Records shown:
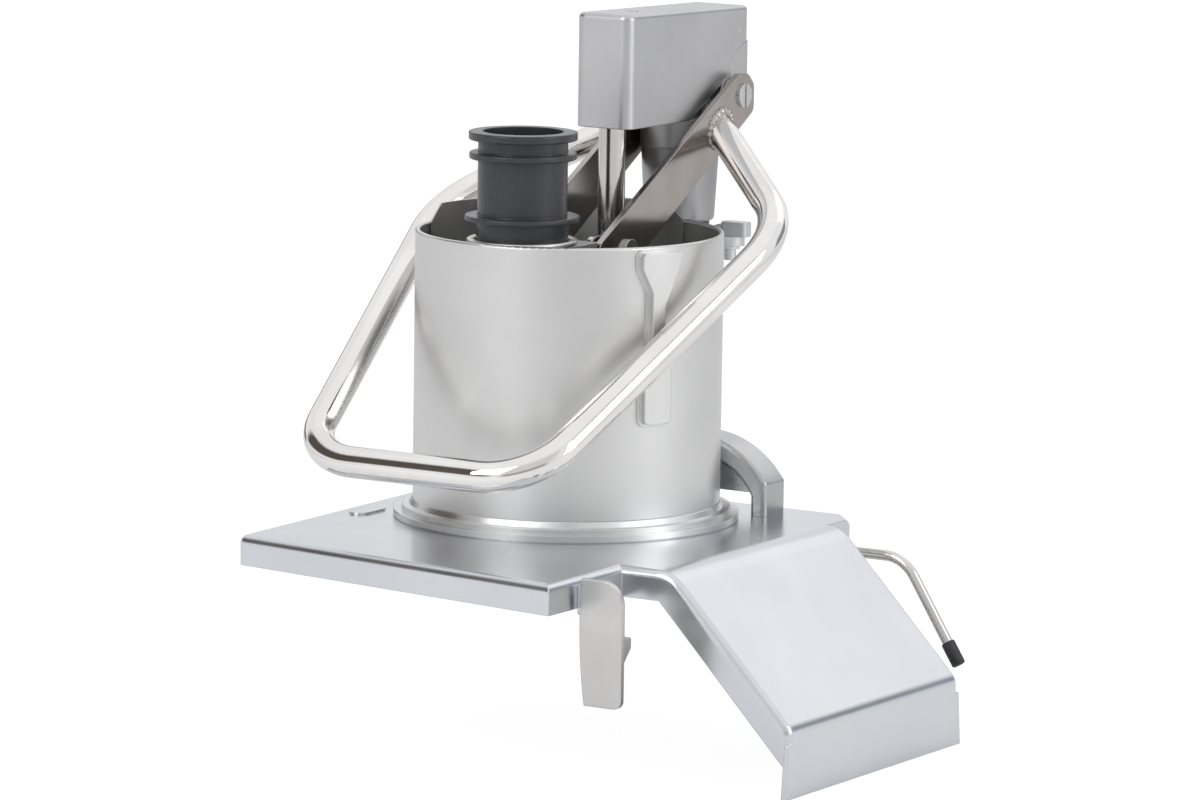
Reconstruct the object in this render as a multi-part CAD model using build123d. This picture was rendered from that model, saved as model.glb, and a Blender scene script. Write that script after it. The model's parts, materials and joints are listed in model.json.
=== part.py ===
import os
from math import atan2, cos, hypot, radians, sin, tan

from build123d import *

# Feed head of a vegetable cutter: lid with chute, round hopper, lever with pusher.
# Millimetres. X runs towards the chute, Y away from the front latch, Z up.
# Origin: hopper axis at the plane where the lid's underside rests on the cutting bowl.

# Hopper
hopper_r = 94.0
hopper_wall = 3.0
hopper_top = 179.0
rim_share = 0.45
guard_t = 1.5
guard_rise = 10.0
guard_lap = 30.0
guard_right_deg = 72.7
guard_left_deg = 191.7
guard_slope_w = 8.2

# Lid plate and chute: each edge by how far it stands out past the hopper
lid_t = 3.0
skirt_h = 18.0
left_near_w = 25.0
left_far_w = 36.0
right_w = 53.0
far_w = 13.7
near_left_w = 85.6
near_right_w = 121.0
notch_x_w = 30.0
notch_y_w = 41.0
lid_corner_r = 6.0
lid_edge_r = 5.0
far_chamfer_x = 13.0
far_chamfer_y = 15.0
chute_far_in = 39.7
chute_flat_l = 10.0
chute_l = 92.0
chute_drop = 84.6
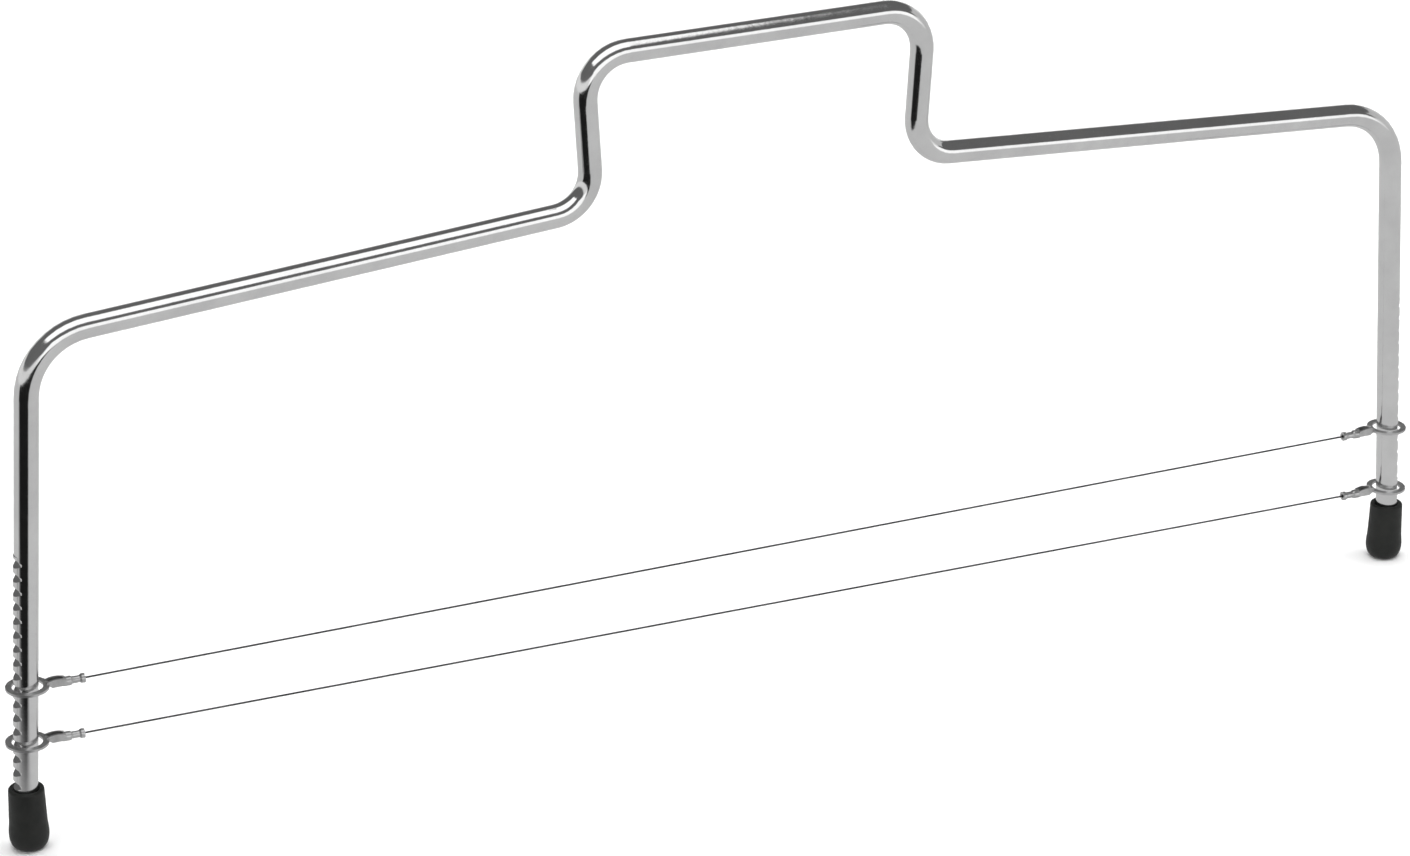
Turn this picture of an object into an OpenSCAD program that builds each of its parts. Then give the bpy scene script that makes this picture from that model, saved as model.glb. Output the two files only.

Exercise aim:
Return exactly the lines from the beginning of the data above through the one containing "# Origin: hopper", please. Include both end lines and add nothing else.

Response for this exercise:
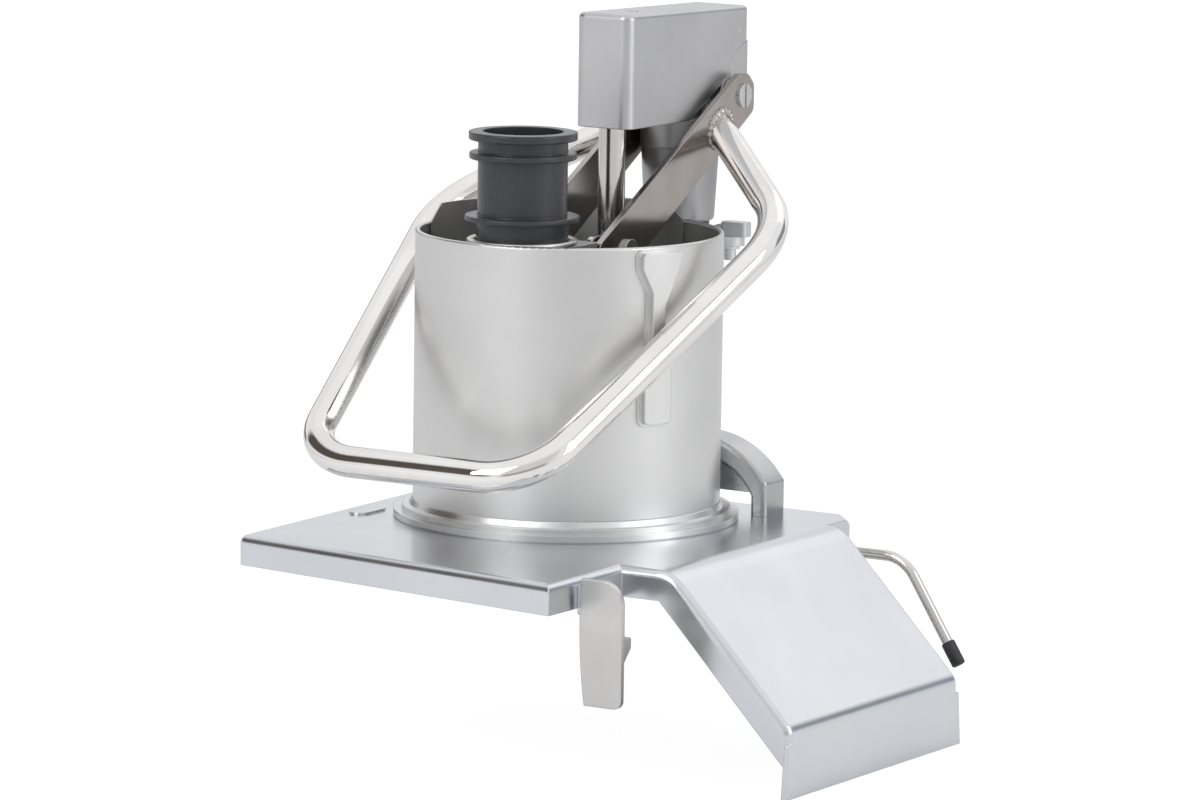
Reconstruct the object in this render as a multi-part CAD model using build123d. This picture was rendered from that model, saved as model.glb, and a Blender scene script. Write that script after it. The model's parts, materials and joints are listed in model.json.
=== part.py ===
import os
from math import atan2, cos, hypot, radians, sin, tan

from build123d import *

# Feed head of a vegetable cutter: lid with chute, round hopper, lever with pusher.
# Millimetres. X runs towards the chute, Y away from the front latch, Z up.
# Origin: hopper axis at the plane where the lid's underside rests on the cutting bowl.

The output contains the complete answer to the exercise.